» **EXERCISE DIRECTIONS**
Look over the lines below. Report each one that includes the string "follow".

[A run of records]
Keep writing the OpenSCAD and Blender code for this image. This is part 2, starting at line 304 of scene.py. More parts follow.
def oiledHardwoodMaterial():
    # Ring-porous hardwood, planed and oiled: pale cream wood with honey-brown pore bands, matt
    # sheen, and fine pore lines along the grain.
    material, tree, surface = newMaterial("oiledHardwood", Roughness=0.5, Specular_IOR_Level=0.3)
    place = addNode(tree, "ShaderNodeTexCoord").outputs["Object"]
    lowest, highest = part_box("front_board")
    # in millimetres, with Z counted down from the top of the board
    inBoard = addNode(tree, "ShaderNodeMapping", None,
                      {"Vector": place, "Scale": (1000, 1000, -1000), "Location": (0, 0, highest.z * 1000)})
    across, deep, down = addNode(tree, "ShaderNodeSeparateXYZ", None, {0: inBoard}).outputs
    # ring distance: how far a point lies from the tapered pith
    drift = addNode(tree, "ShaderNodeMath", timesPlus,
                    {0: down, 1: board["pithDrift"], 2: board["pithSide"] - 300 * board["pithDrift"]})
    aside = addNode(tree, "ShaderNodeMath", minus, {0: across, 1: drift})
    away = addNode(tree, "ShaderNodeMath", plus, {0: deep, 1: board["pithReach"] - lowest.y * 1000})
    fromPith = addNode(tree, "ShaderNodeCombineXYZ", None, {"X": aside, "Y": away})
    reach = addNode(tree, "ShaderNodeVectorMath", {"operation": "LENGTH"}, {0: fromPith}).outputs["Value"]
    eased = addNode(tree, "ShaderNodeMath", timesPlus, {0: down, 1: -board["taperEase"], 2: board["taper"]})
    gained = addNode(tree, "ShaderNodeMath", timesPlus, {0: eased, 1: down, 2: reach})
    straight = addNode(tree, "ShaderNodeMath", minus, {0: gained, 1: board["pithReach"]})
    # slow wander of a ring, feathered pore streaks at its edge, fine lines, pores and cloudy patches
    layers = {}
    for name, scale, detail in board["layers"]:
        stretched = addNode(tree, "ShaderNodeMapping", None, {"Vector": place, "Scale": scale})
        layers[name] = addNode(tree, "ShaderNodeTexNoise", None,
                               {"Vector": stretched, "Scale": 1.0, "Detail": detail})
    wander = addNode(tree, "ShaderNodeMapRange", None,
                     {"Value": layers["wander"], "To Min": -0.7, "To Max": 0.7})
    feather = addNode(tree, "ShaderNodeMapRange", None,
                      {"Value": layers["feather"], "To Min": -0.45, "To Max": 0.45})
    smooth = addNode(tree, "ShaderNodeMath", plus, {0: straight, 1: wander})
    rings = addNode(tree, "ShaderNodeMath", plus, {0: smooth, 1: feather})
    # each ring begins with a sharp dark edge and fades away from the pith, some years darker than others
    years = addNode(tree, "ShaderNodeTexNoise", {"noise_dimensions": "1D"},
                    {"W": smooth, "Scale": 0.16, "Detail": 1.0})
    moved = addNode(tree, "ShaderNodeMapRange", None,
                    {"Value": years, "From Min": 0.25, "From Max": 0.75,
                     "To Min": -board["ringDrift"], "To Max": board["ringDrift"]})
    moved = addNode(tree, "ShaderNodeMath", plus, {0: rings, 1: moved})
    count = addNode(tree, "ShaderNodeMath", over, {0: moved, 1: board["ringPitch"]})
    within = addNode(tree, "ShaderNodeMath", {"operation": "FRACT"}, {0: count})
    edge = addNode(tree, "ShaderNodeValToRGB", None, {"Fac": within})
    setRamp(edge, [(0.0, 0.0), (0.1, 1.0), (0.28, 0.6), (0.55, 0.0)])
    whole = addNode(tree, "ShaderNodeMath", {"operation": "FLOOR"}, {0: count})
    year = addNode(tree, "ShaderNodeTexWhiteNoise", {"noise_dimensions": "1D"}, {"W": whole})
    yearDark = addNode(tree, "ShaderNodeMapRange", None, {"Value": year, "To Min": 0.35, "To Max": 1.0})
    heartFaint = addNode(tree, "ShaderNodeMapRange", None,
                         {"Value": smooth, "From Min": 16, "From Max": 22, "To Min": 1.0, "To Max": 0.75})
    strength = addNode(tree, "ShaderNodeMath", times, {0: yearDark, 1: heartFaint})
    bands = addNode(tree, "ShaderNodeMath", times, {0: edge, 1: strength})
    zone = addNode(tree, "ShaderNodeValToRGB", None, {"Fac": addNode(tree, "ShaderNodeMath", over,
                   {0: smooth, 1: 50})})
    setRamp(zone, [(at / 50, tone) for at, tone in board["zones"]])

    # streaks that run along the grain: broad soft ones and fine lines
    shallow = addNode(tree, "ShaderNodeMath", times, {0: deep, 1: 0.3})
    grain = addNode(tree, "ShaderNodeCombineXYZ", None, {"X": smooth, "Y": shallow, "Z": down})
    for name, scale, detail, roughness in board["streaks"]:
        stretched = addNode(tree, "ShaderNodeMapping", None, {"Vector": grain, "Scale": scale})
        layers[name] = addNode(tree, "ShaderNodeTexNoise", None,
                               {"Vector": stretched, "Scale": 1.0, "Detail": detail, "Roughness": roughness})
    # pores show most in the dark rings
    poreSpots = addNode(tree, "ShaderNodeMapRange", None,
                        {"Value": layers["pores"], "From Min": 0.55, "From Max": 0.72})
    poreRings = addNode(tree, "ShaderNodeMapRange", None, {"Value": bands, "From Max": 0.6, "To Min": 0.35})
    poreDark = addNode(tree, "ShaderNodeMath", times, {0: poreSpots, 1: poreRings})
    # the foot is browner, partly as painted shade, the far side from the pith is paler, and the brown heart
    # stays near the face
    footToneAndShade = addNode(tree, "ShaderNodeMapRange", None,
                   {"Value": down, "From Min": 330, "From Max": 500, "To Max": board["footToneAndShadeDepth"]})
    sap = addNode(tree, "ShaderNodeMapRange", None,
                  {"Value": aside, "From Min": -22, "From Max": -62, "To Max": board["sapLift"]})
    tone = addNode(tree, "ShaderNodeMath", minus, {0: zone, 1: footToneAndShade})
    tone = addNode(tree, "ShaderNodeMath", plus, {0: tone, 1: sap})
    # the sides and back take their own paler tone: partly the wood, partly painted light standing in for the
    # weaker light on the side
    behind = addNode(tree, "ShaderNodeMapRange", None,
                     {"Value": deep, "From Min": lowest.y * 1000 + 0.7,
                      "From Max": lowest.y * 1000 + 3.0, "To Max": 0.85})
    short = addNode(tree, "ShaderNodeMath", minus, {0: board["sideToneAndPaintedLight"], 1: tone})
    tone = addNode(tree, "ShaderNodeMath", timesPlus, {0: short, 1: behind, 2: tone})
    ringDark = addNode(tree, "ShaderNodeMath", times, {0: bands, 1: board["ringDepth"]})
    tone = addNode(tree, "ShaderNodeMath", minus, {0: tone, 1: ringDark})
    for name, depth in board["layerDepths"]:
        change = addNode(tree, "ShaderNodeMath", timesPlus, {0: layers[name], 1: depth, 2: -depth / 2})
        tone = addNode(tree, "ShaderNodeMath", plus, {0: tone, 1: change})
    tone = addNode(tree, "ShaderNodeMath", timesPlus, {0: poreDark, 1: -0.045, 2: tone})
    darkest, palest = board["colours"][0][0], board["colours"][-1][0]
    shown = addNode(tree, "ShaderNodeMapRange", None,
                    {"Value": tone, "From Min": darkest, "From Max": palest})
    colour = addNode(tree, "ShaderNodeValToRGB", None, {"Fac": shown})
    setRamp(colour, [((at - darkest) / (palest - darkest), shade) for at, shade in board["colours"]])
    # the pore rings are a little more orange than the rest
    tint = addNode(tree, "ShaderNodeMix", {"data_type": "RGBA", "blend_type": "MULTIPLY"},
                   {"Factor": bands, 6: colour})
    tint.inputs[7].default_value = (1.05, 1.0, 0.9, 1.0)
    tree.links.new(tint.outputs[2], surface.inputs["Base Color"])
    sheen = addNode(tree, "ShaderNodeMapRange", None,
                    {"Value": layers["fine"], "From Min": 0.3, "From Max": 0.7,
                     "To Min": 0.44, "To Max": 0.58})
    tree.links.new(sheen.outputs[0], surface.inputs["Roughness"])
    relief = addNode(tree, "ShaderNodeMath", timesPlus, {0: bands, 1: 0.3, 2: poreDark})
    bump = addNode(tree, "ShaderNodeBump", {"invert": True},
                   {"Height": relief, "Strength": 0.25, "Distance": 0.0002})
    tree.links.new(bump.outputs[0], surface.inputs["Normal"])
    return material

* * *

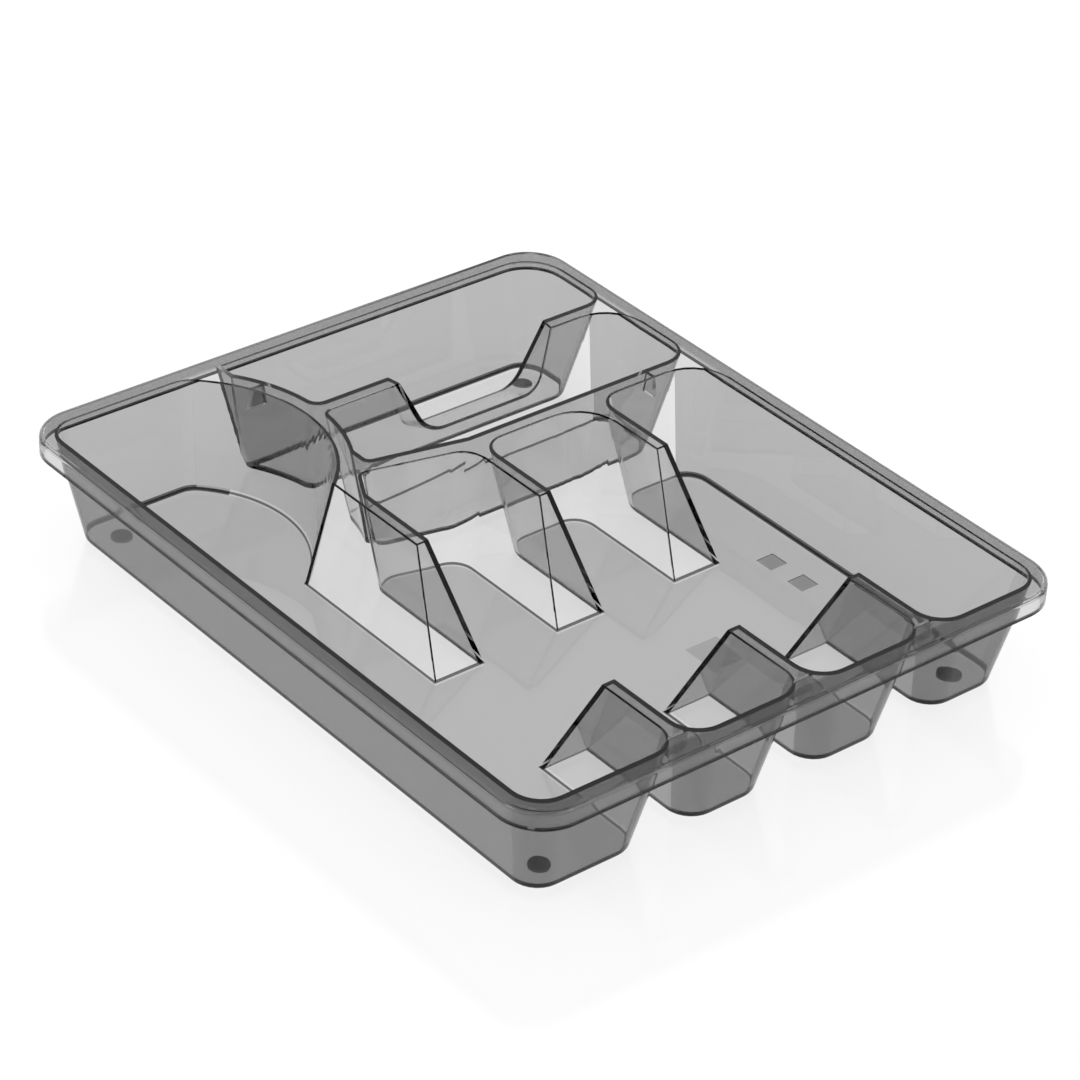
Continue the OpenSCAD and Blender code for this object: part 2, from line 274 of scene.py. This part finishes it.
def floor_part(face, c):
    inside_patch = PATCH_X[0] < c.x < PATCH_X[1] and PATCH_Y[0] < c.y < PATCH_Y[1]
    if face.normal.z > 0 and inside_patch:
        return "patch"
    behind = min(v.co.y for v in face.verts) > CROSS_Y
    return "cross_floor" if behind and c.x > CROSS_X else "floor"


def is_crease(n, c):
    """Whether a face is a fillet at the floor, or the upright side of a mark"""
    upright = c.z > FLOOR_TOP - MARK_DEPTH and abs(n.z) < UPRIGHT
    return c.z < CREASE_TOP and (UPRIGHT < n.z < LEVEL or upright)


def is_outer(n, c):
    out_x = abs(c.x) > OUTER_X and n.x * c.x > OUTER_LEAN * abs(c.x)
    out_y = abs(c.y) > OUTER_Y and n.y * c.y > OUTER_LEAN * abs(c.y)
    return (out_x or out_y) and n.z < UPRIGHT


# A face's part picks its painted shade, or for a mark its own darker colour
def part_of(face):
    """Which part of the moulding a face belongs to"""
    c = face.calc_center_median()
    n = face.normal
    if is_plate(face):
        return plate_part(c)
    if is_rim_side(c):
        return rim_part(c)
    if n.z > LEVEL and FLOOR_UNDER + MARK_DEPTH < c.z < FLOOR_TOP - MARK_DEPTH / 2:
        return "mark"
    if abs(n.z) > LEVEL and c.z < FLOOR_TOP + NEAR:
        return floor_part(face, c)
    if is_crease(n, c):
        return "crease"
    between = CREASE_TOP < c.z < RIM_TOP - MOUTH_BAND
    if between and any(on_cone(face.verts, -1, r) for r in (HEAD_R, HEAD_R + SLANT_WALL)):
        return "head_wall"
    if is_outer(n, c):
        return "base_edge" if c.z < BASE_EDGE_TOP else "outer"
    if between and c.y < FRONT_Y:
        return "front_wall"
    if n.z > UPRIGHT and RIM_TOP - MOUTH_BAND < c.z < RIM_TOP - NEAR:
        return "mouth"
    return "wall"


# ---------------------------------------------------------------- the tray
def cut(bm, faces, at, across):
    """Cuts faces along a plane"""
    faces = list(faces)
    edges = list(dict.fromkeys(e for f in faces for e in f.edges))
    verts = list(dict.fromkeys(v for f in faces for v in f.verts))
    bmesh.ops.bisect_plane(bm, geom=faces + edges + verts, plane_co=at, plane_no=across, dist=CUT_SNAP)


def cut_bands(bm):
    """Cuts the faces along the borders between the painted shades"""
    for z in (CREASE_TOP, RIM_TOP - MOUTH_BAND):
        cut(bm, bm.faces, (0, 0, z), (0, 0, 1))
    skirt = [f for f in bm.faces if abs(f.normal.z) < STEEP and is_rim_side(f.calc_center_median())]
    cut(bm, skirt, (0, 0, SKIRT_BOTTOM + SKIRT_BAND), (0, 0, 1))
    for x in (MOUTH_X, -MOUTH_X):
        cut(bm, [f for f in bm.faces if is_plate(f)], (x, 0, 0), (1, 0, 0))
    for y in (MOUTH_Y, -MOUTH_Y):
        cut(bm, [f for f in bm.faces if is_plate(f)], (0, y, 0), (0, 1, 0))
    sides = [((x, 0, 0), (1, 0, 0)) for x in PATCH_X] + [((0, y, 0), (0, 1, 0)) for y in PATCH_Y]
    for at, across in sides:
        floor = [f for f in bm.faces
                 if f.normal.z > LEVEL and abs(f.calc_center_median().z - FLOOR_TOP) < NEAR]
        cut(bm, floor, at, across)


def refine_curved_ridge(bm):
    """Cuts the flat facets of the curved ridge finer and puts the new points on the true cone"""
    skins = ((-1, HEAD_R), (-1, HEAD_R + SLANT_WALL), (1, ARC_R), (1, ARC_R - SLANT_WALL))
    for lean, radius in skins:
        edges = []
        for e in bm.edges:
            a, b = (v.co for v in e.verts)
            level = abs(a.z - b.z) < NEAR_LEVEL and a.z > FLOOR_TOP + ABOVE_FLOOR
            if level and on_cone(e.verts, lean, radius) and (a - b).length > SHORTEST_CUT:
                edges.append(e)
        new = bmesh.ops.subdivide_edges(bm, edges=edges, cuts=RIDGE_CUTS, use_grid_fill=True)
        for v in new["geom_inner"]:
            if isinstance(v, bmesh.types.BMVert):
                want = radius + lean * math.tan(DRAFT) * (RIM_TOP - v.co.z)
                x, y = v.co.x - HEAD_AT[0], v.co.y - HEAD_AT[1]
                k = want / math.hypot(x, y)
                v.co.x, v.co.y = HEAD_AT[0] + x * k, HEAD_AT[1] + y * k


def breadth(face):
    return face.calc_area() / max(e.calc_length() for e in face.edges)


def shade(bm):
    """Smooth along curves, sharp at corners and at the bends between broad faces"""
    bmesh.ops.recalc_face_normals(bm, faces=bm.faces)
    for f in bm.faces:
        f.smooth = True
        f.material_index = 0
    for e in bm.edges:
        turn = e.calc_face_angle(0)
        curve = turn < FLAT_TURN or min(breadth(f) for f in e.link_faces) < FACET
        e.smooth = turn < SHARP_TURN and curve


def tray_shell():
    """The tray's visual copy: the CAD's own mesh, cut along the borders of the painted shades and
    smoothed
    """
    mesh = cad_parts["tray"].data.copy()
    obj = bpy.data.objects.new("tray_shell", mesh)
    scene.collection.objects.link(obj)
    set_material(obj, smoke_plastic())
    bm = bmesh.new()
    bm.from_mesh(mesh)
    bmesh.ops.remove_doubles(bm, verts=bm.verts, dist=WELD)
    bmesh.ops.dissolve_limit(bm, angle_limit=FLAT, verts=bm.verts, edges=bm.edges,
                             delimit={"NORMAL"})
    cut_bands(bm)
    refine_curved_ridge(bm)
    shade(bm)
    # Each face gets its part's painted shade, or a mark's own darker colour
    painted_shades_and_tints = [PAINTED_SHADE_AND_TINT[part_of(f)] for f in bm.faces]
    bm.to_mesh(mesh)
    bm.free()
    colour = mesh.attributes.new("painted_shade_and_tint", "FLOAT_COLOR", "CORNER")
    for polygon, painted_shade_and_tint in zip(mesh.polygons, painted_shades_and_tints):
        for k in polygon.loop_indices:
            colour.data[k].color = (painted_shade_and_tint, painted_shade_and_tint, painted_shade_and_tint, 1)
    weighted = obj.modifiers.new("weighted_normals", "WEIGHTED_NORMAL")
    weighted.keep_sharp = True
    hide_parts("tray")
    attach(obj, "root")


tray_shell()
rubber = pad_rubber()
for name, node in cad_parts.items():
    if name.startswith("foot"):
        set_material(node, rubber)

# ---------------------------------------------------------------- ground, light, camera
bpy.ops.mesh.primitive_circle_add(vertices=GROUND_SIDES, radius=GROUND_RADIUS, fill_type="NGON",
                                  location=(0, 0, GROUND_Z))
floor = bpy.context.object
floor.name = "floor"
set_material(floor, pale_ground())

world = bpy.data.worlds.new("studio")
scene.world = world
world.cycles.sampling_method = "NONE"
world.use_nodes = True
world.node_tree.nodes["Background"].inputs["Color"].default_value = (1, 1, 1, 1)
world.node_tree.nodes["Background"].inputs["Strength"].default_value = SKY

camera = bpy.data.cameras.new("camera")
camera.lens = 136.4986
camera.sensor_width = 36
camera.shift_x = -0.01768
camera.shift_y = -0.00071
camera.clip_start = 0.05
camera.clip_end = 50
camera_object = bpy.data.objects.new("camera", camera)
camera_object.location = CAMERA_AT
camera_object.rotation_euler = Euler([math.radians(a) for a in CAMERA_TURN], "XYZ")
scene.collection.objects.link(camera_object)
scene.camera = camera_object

---

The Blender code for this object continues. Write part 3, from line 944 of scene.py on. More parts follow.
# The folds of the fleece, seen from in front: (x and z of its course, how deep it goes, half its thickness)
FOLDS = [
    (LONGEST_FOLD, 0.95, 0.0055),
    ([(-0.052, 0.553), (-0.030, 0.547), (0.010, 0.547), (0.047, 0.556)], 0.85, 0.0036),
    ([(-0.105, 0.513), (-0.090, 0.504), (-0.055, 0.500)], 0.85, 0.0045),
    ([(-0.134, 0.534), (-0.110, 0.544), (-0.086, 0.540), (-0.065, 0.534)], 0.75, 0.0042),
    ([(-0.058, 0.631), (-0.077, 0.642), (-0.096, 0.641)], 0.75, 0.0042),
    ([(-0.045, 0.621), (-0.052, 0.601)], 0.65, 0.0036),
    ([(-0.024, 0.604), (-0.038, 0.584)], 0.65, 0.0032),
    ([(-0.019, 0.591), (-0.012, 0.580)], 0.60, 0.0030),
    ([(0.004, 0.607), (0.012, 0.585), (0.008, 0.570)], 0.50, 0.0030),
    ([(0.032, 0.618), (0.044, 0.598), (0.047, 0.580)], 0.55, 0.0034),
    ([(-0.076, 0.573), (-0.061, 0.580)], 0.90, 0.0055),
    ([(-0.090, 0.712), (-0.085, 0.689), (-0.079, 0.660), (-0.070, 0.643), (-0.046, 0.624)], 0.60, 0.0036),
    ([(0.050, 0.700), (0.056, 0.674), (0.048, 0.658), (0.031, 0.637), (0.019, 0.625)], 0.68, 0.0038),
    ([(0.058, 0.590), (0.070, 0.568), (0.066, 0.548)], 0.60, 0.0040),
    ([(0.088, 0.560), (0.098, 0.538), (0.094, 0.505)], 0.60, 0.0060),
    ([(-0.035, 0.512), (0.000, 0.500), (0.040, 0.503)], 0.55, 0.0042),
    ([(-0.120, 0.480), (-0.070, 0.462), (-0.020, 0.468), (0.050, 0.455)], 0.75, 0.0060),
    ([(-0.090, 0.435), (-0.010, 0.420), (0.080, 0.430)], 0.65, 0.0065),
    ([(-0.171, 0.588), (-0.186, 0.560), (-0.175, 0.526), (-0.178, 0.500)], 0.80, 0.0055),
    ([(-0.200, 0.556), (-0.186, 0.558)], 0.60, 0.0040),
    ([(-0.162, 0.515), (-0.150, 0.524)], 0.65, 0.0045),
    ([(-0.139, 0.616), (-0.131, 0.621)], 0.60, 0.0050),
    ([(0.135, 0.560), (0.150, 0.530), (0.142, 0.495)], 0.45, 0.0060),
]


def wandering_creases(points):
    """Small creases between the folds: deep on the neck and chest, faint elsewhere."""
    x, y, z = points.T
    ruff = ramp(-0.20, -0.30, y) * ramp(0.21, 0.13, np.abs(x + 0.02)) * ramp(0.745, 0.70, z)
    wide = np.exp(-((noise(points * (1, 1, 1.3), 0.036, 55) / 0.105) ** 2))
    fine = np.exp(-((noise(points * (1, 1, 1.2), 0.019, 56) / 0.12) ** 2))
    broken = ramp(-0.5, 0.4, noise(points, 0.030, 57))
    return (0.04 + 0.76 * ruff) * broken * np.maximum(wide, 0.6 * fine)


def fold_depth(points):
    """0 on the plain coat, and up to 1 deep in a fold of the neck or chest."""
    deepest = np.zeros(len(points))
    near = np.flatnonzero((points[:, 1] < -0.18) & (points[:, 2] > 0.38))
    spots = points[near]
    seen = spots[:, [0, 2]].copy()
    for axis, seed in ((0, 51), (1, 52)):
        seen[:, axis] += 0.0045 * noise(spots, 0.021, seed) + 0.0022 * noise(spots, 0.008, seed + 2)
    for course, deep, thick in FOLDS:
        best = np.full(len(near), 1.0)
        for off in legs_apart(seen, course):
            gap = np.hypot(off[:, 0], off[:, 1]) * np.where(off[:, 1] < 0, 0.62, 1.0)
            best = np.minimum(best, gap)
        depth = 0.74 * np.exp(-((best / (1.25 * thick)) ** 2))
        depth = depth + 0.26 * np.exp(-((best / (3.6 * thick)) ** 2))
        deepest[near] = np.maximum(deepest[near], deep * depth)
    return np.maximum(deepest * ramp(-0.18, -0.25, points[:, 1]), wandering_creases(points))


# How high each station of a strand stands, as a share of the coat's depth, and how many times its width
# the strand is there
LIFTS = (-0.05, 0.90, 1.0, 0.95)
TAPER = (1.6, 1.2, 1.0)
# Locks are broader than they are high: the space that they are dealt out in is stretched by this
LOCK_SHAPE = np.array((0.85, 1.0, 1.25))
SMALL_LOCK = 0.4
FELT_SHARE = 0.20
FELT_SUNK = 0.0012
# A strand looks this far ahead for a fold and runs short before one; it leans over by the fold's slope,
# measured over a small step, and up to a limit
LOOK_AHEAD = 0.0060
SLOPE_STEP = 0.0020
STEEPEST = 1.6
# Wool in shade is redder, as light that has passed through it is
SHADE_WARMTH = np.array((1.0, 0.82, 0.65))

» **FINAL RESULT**
Keep writing the OpenSCAD and Blender code for this image. This is part 2, starting at line 304 of scene.py. More parts follow.
The Blender code for this object continues. Write part 3, from line 944 of scene.py on. More parts follow.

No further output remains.